**Written task:**
Both the line containing "make_soil(stems)" and the line containing "nodes[node].hide_render = nodes[node].hide_viewport" belong in the answer, along with every line between them; print exactly those.

**Source data:**
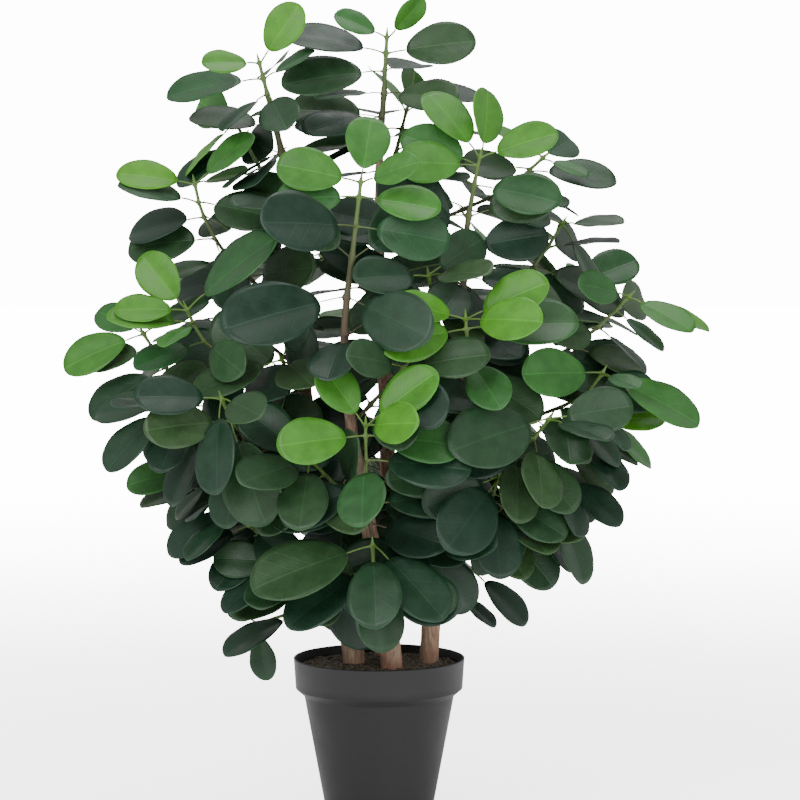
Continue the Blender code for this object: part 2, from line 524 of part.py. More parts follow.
class Wood:
    """A tapered round length of wood that follows a smooth line."""

    def __init__(self, name, points, steps, base_radius, tip_radius):
        self.name = name
        self.line = smooth_line(points, steps)
        self.base_radius, self.tip_radius = base_radius, tip_radius
        self.reach = [0]
        for a, b in zip(self.line, self.line[1:]):
            self.reach.append(self.reach[-1] + (b - a).length)
        self.length = self.reach[-1]
        self.start_direction = None

    def at(self, distance):
        """(point, direction, radius) at a distance along the line."""
        i = max(k for k in range(len(self.line) - 1) if k == 0 or self.reach[k] <= distance)
        a, b = self.line[i], self.line[i + 1]
        share = (distance - self.reach[i]) / (self.reach[i + 1] - self.reach[i])
        before = self.line[max(i - 1, 0)]
        after = self.line[min(i + 2, len(self.line) - 1)]
        direction = (b - before).lerp(after - a, share).normalized()
        if distance == 0 and self.start_direction:
            direction = self.start_direction
        radius = self.base_radius + (self.tip_radius - self.base_radius) * distance / self.length
        return a.lerp(b, share), direction, radius

    def at_height(self, height):
        """The distance along the line where it passes a height."""
        for a, b, reach in zip(self.line, self.line[1:], self.reach):
            if a.z <= height <= b.z:
                return reach + (b - a).length * (height - a.z) / (b.z - a.z)
        return self.length

    def grow(self, bm, places, sides, spare=0):
        """Grows the wood ring by ring, each (distance, way it faces or None), and gives (side faces, end face)."""
        half_side = Matrix.Rotation(math.pi / sides, 4, "Z")
        frames = []
        facing = Vector((0, -1, 0))
        for distance, wanted in places:
            point, direction, radius = self.at(distance)
            if wanted:
                turns = [Matrix.Rotation(2 * math.pi * i / sides, 3, direction) for i in range(sides)]
                square = wanted - direction * wanted.dot(direction)
                facing = max((turn @ square for turn in turns), key=facing.dot)
            frame = ring_frame(point, direction, facing, (radius + spare) / math.cos(math.pi / sides))
            facing = frame.to_3x3().col[0]
            frames.append(frame @ half_side)
        start, end = frames[0], frames[1]
        made = bmesh.ops.create_cone(bm, cap_ends=True, segments=sides, radius1=1, radius2=1, depth=1,
                                     matrix=Matrix.Translation((0, 0, 0.5)))["verts"]
        top = [v for v in made if v.co.z > 0.5]
        foot = [v for v in made if v.co.z < 0.5]
        bmesh.ops.translate(bm, verts=top, vec=(0, 0, -1))
        cap = next(f for f in top[0].link_faces if all(v in top for v in f.verts))
        bmesh.ops.transform(bm, matrix=start, verts=foot)
        bmesh.ops.transform(bm, matrix=end, verts=top)
        spans = [cap_ring(cap)]
        for old, new in zip(frames[1:], frames[2:]):
            cap = extrude(bm, cap)
            bmesh.ops.transform(bm, matrix=new @ old.inverted(), verts=cap.verts[:])
            spans.append(cap_ring(cap))
        return spans, cap


def cap_ring(cap):
    """The side faces round a cap."""
    return [next(f for f in edge.link_faces if f is not cap) for edge in cap.edges]


class Stem(Wood):
    """A woody stem: it stands in the soil and carries shoots."""

    def __init__(self, name, base_radius, top_radius, points):
        spread = inside_radius(soil_height(0) - ROOT_DEPTH) / TABLE_ROOT_RADIUS
        x, y = (value * CM * spread for value in points[0])
        surface = soil_height(math.hypot(x, y))
        line = [Vector((x, y, surface - ROOT_DEPTH)), Vector((x, y, surface))]
        line += [in_crown(point) for point in points[1:]]
        super().__init__("stem_" + name, line, STEM_STEPS, base_radius * MM, top_radius * MM)
        bm = self.solid()
        self.surface = BVHTree.FromBMesh(bm)
        bm.free()

    def rings(self):
        return [(reach, None) for reach in self.reach]

    def grow_bare(self, bm):
        self.grow(bm, self.rings(), STEM_SIDES)

    def solid(self):
        bm = bmesh.new()
        self.grow_bare(bm)
        return bm

    def socket(self):
        """The hole that the stem stands in: the stem with clearance all round and below."""
        bm = bmesh.new()
        places = [place for place in self.rings() if place[0] < 2 * ROOT_DEPTH]  # past the soil's surface
        self.grow(bm, places, STEM_SIDES, spare=CLEARANCE)
        foot = min(v.co.z for v in bm.verts)
        bmesh.ops.translate(bm, verts=[v for v in bm.verts if v.co.z < foot + CLEARANCE], vec=(0, 0, -CLEARANCE))
        return bm


class Leaf:
    """A leaf stalk and blade: where it stands on its twig, which way it points, and how big and thick it is."""

    def __init__(self, node, direction, normal, length, age):
        self.direction = direction
        self.normal = normal
        self.side = normal.cross(direction)
        self.length = length
        self.width = BLADE_WIDTH_SHARE * length
        self.thickness = YOUNG_THICKNESS + (OLD_THICKNESS - YOUNG_THICKNESS) * age
        self.node = node
        self.base = node + direction * (STALK_SHARE * length)

    def ring(self, share, width, room=0):
        """The four corners of the blade at a share of its length: a margin, the top, the other margin, the back."""
        sag = self.normal * (BLADE_SAG * self.length * share ** 2)
        middle = self.base + self.direction * (share * self.length) - sag
        half = self.side * (width / 2 + room)
        lift = self.normal * (BLADE_FOLD * width / 2)
        thick = self.normal * (self.thickness * (TIP_THICKNESS if share == 1 else 1) / 2 + room)
        return [middle + half + lift, middle + thick, middle - half + lift, middle - thick]

    def rings(self, room=0):
        stalk = self.ring(0, 2 * STALK_RADIUS, room)
        return [stalk] + [self.ring(share, width * self.width, room) for share, width in BLADE_STATIONS]

    def stalk_ring(self, share, room=0):
        """The stalk's corners at a share of its length, for the space that it takes."""
        middle = self.node.lerp(self.base, share)
        spread = STALK_RADIUS + (1 - share) * NODE_LENGTH / 2 + room
        across, up = self.side * spread, self.normal * spread
        return [middle + across, middle + up, middle - across, middle - up]

    def space(self, from_share, room=0):
        """The leaf's shape as a search tree, from a share of its stalk on."""
        return lofted([self.stalk_ring(from_share, room), *self.rings(room)])


def lofted(rings):
    """A search tree of the skin over rings of corners."""
    points = [corner for ring in rings for corner in ring]
    n = len(rings[0])
    faces = [(r * n + i, r * n + (i + 1) % n, (r + 1) * n + (i + 1) % n, (r + 1) * n + i)
             for r in range(len(rings) - 1) for i in range(n)]
    faces += [tuple(range(n)), tuple(range(len(points) - n, len(points)))]
    return BVHTree.FromPolygons(points, faces)


class Space:
    """The space that is already taken, piece by piece, so that a new leaf can be tried in it."""

    def __init__(self):
        self.taken = []

    def add(self, owner, tree, centre, reach):
        self.taken.append((owner, tree, centre, reach))

    def free(self, leaf, owner):
        """Whether a leaf touches nothing: its own twig is left out near its stalk's foot."""
        centre = leaf.base + leaf.direction * (leaf.length / 2)
        reach = leaf.length * (0.5 + STALK_SHARE)
        whole = leaf.space(0, LEAF_ROOM)
        outer = leaf.space(STALK_SHADED, LEAF_ROOM)
        for other, tree, middle, radius in self.taken:
            if (centre - middle).length < reach + radius:
                if (outer if other == owner else whole).overlap(tree):
                    return False
        return True


def leaf_normal(direction, place, roll):
    """The way a blade's upper side faces at a place in the crown."""
    outward = place - PLANT_AXIS
    outward.z = 0
    pull = Vector((0, -LIGHT_PULL, UP_PULL)) + outward.normalized() * OUTWARD_PULL
    normal = (pull - direction * pull.dot(direction)).normalized()
    return Matrix.Rotation(math.radians(roll), 3, direction) @ normal


def off_twig(direction, axis):
    """A leaf's direction kept from lying along its twig, either way."""
    lean = direction.dot(axis)
    out = (direction - axis * lean).normalized()
    lean = max(LEAN_BACK, min(LEAN_ON, lean))
    return out * math.sqrt(1 - lean ** 2) + axis * lean


def tries():
    """Changes of (turn, rise, size) that a leaf tries in order until it is clear."""
    for size in TRY_SIZES:
        yield 0, 0, size
        for ring in range(1, TRY_RINGS + 1):
            for i in range(6 * ring):
                around = 2 * math.pi * i / (6 * ring)
                yield TRY_TURN * ring * math.cos(around), TRY_RISE * ring * math.sin(around), size


class Shoot(Wood):
    """A twig with its bud and its whorls of leaves."""

    def __init__(self, name, stem, height, points, young, whorls):
        tip = [in_crown(point) for point in points]
        base_radius = TWIG_TIP_RADIUS * TWIG_SWELL
        if height is None:
            foot, direction, base_radius = stem.at(stem.length)
            start = foot + direction * CLEARANCE
        else:
            foot, direction, stem_radius = stem.at(stem.at_height(in_crown((0, 0, height)).z))
            lean = (tip[0] - foot).normalized()
            angle = max(lean.angle(direction), math.radians(LEAST_TWIG_ANGLE))
            corner = base_radius / math.cos(math.pi / TWIG_SIDES)
            out = (stem_radius + CLEARANCE + corner * abs(math.cos(angle))) / math.sin(angle)
            for _ in range(FOOT_TRIES):
                ring = ring_frame(foot + lean * out, lean, direction, corner)
                rim = [ring @ along(360 * i / FOOT_POINTS, 0) for i in range(FOOT_POINTS)]
                nearest = min(stem.surface.find_nearest(point)[3] for point in rim)
                out += (CLEARANCE - nearest) / math.sin(angle)
            start = foot + lean * out
        super().__init__(name, [start, *tip], TWIG_STEPS, base_radius, TWIG_TIP_RADIUS)
        if height is None:
            self.start_direction = direction  # its foot lies flat on the stem's top
        self.young = young
        self.whorls = [(self.length - below * CM, leaves) for below, *leaves in whorls]
        for _ in range(INNER_WHORLS):
            distance = self.whorls[-1][0] - INNER_STEP
            if distance > INNER_CLEAR:
                turn = GOLDEN_ANGLE * (len(self.whorls) + len(name))
                self.whorls.append((distance, [(turn, 8, INNER_LENGTH), (turn + 180, -6, INNER_LENGTH)]))
        self.leaves = []

    def grow_bare(self, bm):
        """The twig ring by ring up to its bud, and the side faces of each whorl's node, from the bud down."""
        places = [(0, None)]
        spans_of = []
        for distance, leaves in reversed(self.whorls):
            low = max(distance - NODE_LENGTH, places[-1][0] + NODE_LENGTH)
            if low - places[-1][0] > LONGEST_SPAN:
                places.append(((low + places[-1][0]) / 2, None))
            facing = along(*leaves[0][:2])
            places += [(low, facing), (min(low + NODE_LENGTH, self.length), facing)]
            spans_of.append(len(places) - 2)
        spans, cap = self.grow(bm, places, TWIG_SIDES)
        bud = extrude(bm, cap)
        _, direction, _ = self.at(self.length)
        middle = bud.calc_center_median()
        for vertex in bud.verts:
            vertex.co = middle + (vertex.co - middle) * BUD_TIP + direction * BUD_LENGTH
        return [spans[i] for i in reversed(spans_of)]

    def leaf_out(self, space, count):
        """Places the leaves, each in the first clear way that it tries or not at all, and gives their number."""
        bm = bmesh.new()
        spans = self.grow_bare(bm)
        bmesh.ops.recalc_face_normals(bm, faces=bm.faces[:])
        number = 0
        for (distance, leaves), sides in zip(self.whorls, spans):
            node, axis, radius = self.at(max(distance - NODE_LENGTH / 2, 0))
            placed = []
            for turn, rise, length, *twist in leaves:
                age = min(1, max(0, (number + 1 - self.young) / (RIPENING_LEAVES + 1))) if self.young else 1
                number += 1
                roll = ROLL_SPREAD * math.sin(ROLL_STEP * (count + number)) + sum(twist)
                for more_turn, more_rise, size in tries():
                    rise_tried = max(-STEEPEST_RISE, min(STEEPEST_RISE, rise + more_rise))
                    direction = off_twig(along(turn + more_turn, rise_tried), axis)
                    side = max((i for i in range(TWIG_SIDES) if all(i != leaf.side_index for leaf in placed)),
                               key=lambda i: sides[i].normal.dot(direction))
                    if sides[side].normal.dot(direction) < SIDE_FACING:
                        continue
                    foot = node + sides[side].normal * radius
                    normal = leaf_normal(direction, node + direction * length * MM, roll)
                    leaf = Leaf(foot, direction, normal, length * size * LEAF_SCALE * MM, age)
                    leaf.side_index = side
                    if space.free(leaf, self.name):
                        placed.append(leaf)
                        space.add(self.name, leaf.space(0), leaf.base + leaf.direction * leaf.length / 2,
                                  leaf.length * (0.5 + STALK_SHARE))
                        break
            self.leaves.append(placed)
        bm.free()
        return number

    def solid(self):
        """One closed solid: each leaf is extruded from the side of its node that faces its way."""
        bm = bmesh.new()
        for sides, leaves in zip(self.grow_bare(bm), self.leaves):
            for leaf in leaves:
                face = sides[leaf.side_index]
                for ring in leaf.rings():
                    face = extrude_to(bm, face, ring)
        return bm


def extrude_to(bm, face, corners):
    """Extrudes a face of four corners on to the new corners, turned so that it twists least."""
    end = extrude(bm, face)
    old_middle = end.calc_center_median()
    new_middle = sum(corners, Vector()) / 4
    old = [(v.co - old_middle).normalized() for v in end.verts]
    new = [(corner - new_middle).normalized() for corner in corners]
    shift = max(range(4), key=lambda k: sum(old[i].dot(new[(i + k) % 4]) for i in range(4)))
    for i, vertex in enumerate(end.verts):
        vertex.co = corners[(i + shift) % 4]
    return end


def main():
    for old in list(bpy.data.objects):
        bpy.data.objects.remove(old)
    stems = {name: Stem(name, *row) for name, row in STEMS.items()}
    shoots = [Shoot(name, stems[row[0]], *row[1:]) for name, row in SHOOTS.items()]
    space = Space()
    for wood in [*stems.values(), *shoots]:
        bm = bmesh.new()
        wood.grow_bare(bm)
        middle, _, _ = wood.at(wood.length / 2)
        space.add(wood.name, BVHTree.FromBMesh(bm), middle, max((v.co - middle).length for v in bm.verts))
        bm.free()
    count = 0
    for shoot in shoots:
        count += shoot.leaf_out(space, count)
    make_pot()
    make_soil(stems)
    for stem in stems.values():
        add_object(stem.name, stem.solid(), "bark")
    for shoot in shoots:
        add_object(shoot.name, shoot.solid(), "leaf_green")
    return stems, shoots


main()
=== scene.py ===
import math
import random
from itertools import combinations

import bmesh
import bpy
from mathutils import Matrix, Vector, noise
from mathutils.bvhtree import BVHTree


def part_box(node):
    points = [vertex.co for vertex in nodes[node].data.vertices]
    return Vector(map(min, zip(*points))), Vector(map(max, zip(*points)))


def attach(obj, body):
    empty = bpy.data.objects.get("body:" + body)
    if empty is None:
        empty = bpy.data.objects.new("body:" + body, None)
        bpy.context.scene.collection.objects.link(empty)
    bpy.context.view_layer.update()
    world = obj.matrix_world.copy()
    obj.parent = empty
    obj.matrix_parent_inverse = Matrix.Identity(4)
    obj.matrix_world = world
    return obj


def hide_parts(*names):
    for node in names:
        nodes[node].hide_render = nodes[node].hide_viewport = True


# A bushy rubber plant in a nursery pot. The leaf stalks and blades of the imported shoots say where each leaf
# is, and every leaf, twig, stem, the soil and the pot are made again here, finer.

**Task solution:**
    make_soil(stems)
    for stem in stems.values():
        add_object(stem.name, stem.solid(), "bark")
    for shoot in shoots:
        add_object(shoot.name, shoot.solid(), "leaf_green")
    return stems, shoots


main()
=== scene.py ===
import math
import random
from itertools import combinations

import bmesh
import bpy
from mathutils import Matrix, Vector, noise
from mathutils.bvhtree import BVHTree


def part_box(node):
    points = [vertex.co for vertex in nodes[node].data.vertices]
    return Vector(map(min, zip(*points))), Vector(map(max, zip(*points)))


def attach(obj, body):
    empty = bpy.data.objects.get("body:" + body)
    if empty is None:
        empty = bpy.data.objects.new("body:" + body, None)
        bpy.context.scene.collection.objects.link(empty)
    bpy.context.view_layer.update()
    world = obj.matrix_world.copy()
    obj.parent = empty
    obj.matrix_parent_inverse = Matrix.Identity(4)
    obj.matrix_world = world
    return obj


def hide_parts(*names):
    for node in names:
        nodes[node].hide_render = nodes[node].hide_viewport = True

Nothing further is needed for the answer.